The amount of liquor that so far flows through my friends' blood distracts them from the fact that I am inching further and further away from them, slowly. It also helps that Tim is essentially, at this point, gunning for a three-way with Michelle and her friend.

I make my way over to the pinball machines. Perhaps this night can be salvaged after all. I pick my favorite one, the AC/DC machine, and go for it.

I know I look kind of pathetic, playing an old game by myself and drinking alone.

I guess I kind of get why Tim made me leave my dark basement apartment tonight. Breaking up with Alex really sucked, and I've been feeling like shit almost constantly. Alex didn't want the burden of dating a Deaf guy, learning ASL, finding out what it means to be a part of this community. I took it pretty hard. Someone dumping me because they're not looking for a serious thing, or moving away, or just having different ideas about life, that's not so terrible. But this felt like an affront to who I am as a person, and that really hurt.

Alex made me feel bad about myself, about something I had no control over. In a last-ditch effort, towards the end, I even starting researching Cochlear Implants, something I swore I'd never consider before. Just so we could be closer, so it wouldn't be so hard for him.

I'm just ready to find someone who loves me for who I am- or who isn't going to treat me like a novelty of some sort. I know, it sounds lame, but truthfully, that can be hard sometimes.

I think about this, and I take another swig from my vodka. I try to concentrate on the game, take my mind off all the bullshit.

I'm aggressively snapping the levers and doors to the machine, getting super into the game, when I feel someone slide up beside me.

Looking up, I see it's a random guy. He's tall, with dark hair, and gorgeous, cerulean eyes.

He smiles, and to my surprise, he signs to me.

Hi! How's it going?

I give him an impressed look, and sign back. Pretty good now, I think.

He flashes me a pristine white grin.

I don't think we've met, I thought I knew all the Deafies in GR? I sign. The gay ones at least, I think to myself.

He waves his hands a little nervously.

"Whoa, sorry. You'll have to slow down, my sign isn't that great yet," he says, looking at me sheepishly.

I wave him off. "It's all good."

"I really wanted to be cool though, I saw that girl giving you a hard time." he explains.

"Thanks. "

He extends his hand to me.

"Danny," I offer.

"I'm Patrick," he says, suddenly pulling his hand back, "Oh wait..."

He fingerspells his name, screwing up the 'K' at the end.

I take his hands in mine. "No, that's 'F', 'K' is like this." I show him the proper letter.

Patrick smiles back at me.
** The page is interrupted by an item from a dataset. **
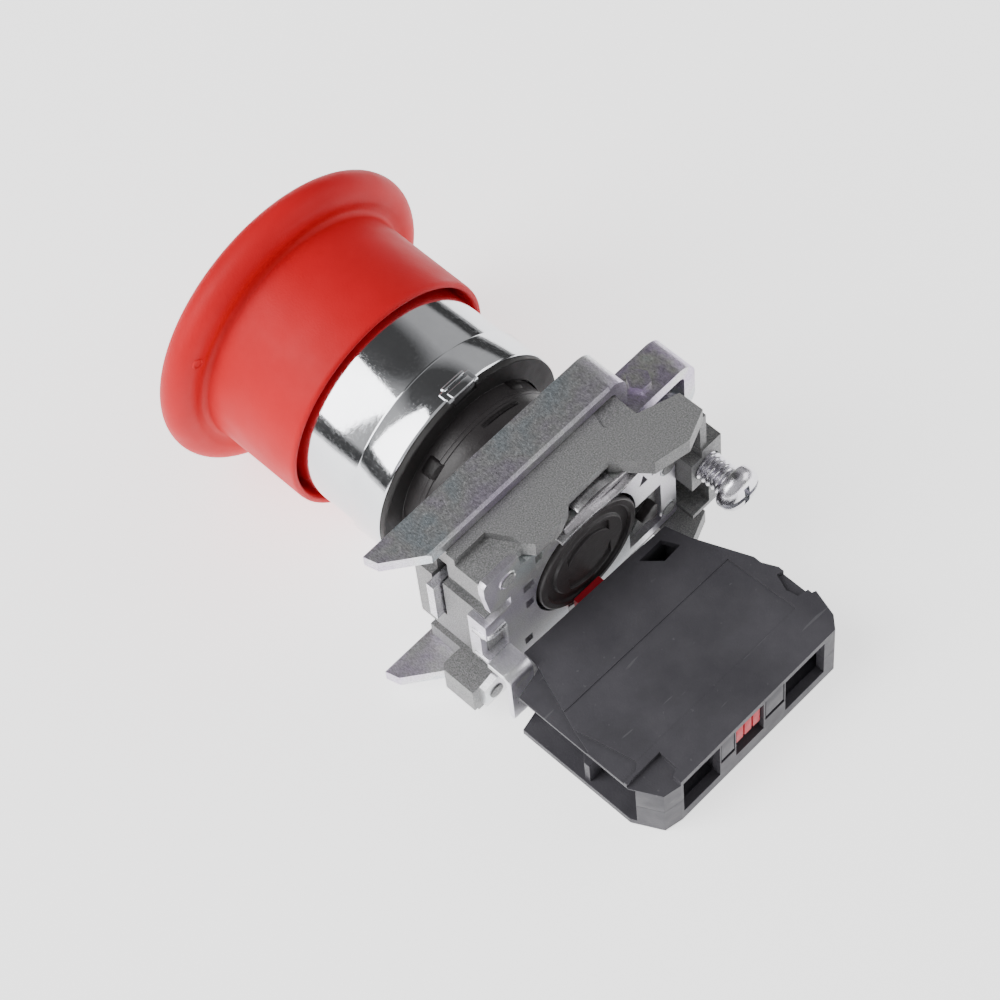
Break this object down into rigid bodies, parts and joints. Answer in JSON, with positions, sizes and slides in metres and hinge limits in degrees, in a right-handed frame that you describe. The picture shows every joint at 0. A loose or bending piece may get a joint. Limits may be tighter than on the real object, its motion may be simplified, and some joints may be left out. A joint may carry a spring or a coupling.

I wait a moment to take my hands from his own.

"You're not so bad, really. How did you learn?"

"Ah, just a couple semesters in college. It was forever ago, though, obviously."

I see that he's cradling a nearly-finished Oberon. I gesture towards the bottle. "Can I get you another?"

He shakes it, and turns around to look towards the other side of the room.

"How about we just go chill at the bar for awhile?" he asks, turning back to me.

"Yeah?"

"Yeah. I'll show you some more of my terrible ASL." He signs ASL, once again, improperly.

I laugh. "Fair enough. Lead the way."

Patrick turns to head to the bar, and following him, I gaze longingly at an ass that rivals any of the finest I've ever found on Grindr.

The Pyramid Scheme is full at this point, hipsters, millennials, businesspeople, and college kids milling around, getting to know each other, making friends, maybe even finding someone to take home for the night, maybe even finding love. I can feel the energy in the room, and the despair I felt from earlier seems to dissipate with the clouds of vape smoke in the air. As we walk by, Tim gives me a knowing smile, and raises his glass in approval.

Maybe tonight won't turn out so bad, after all.